Manila (Philippine Daily Inquirer/ANN) - Tomorrow morning, alarm clocks will rouse millions of young Filipinos to meet what lies at the end of every child's summer: the opening of classes. And in a country where education is considered a national priority, this has never been a small undertaking.
This year's opening of public schools happens to be the largest ever, with some 21 million elementary and high school students expected to troop to classrooms nationwide. With one million more students enrolled this year compared to last year, the Department of Education has tried to make sure that the first day of school goes off without a hitch.
For this purpose, DepEd has organized Oplan Balik Eskwela, which, as Education Secretary Armin Luistro stated in a memorandum sent to all school officials, "aims to address the problems commonly encountered during this period, particularly to assure that students are properly enrolled and able to attend school on the first day of classes."
DepEd has set up a command center in its Pasig City offices to monitor the situation as well as an interagency task force to make sure that no stone is left unturned. The task force includes everyone from the Philippine National Police and the Metropolitan Manila Development Authority to the Pagasa weather bureau.
With the MMDA assigned to deal with the likely traffic congestion that greets the yearly school opening, Pagasa's inclusion in the task force is spot-on considering that the year's first tropical storm, "Ambo," made its presence felt right before D-Day. This year also, DepEd has taken the initiative and issued new guidelines regarding the suspension of classes in case of inclement weather.
But the weather is far from the only challenge facing DepEd as public schools all over the country reopen their doors.
The traditional problems remain, foremost among which is a continuing lack of teachers, which has for decades been the result of dismally low wages, among other things. To help cash-strapped households continue to put their children through school, DepEd has announced that no extracurricular fees would be charged in public schools from kindergarten to the fourth grade. (It has also banned teachers and school officials from conducting business in the classrooms.) But clearly the most significant problem is the lack of classrooms. DepEd may be ready to start classes in 45,000 public schools nationwide, but that still leaves a mind-boggling shortage of 60,000 classrooms.
President Aquino has promised that this shortfall will be filled by 2013, with the largest portion of the national budget (238.8 billion pesos or US$5.4 billion) dedicated to education. "[Aside] from the more than 10,000 classrooms that we have already built, there are an estimated 30,000 classrooms more that we will build this year with the participation of various sectors," the President said.
Crucial to the success of DepEd's plans are the activities of the multisectoral Brigada Eskwela movement, in which the government and the private sector partnered to repair and spruce up the 45,000 public schools in time for tomorrow's rush. Now on its ninth year, the movement had businessmen, local officials, students and teachers joining forces to make sure that the classrooms would be usable. "If the partnership between the private sector and the government continues, by 2013 every student will get a quality education inside a quality classroom," Mr. Aquino said.

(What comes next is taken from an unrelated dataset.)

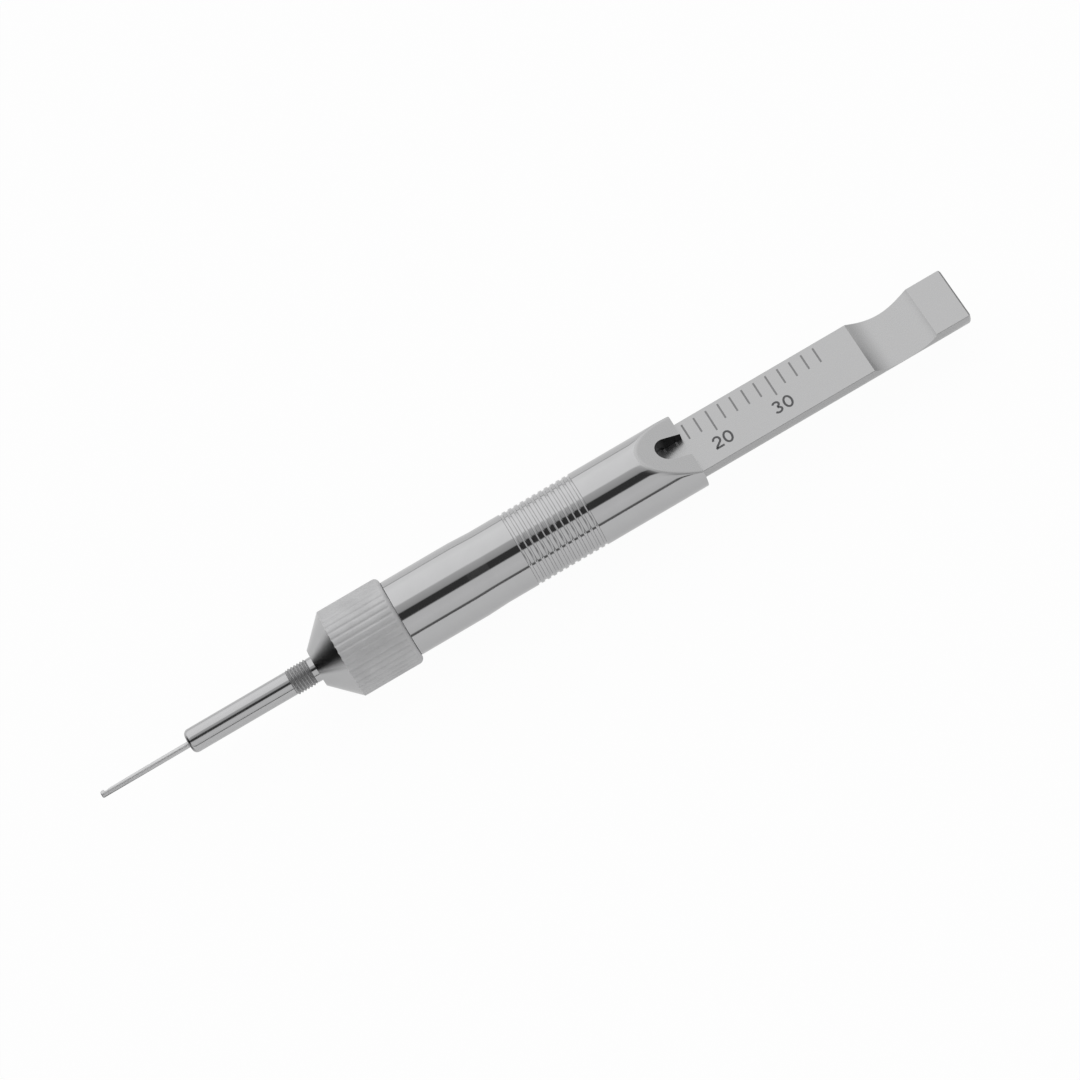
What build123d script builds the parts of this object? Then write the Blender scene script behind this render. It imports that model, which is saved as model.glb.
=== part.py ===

Under the "National Schools Maintenance Week," this year's Brigada Eskwela ran from May 21 to 26 and featured the United Nations Children's Fund (Unicef) as international partner. Unicef is helping provide free hand-washing facilities in the schools, operating on the sad fact that Filipino students suffer from a range of ailments that can easily be solved by access to clean water. Thus has Brigada Eskwela 2012 placed emphasis on proper hygiene and sanitation: "This is where personal hygiene is reinforced among our students, which can in turn help develop their self-esteem," Luistro said.
Just as children need to cooperate with their parents to make sure that their first day of school is a success, so too does DepEd need the cooperation of government agencies and the private sector to ensure that tomorrow and the days thereafter would encounter only minimal snags. Everyone should step up to the plate to accomplish this task.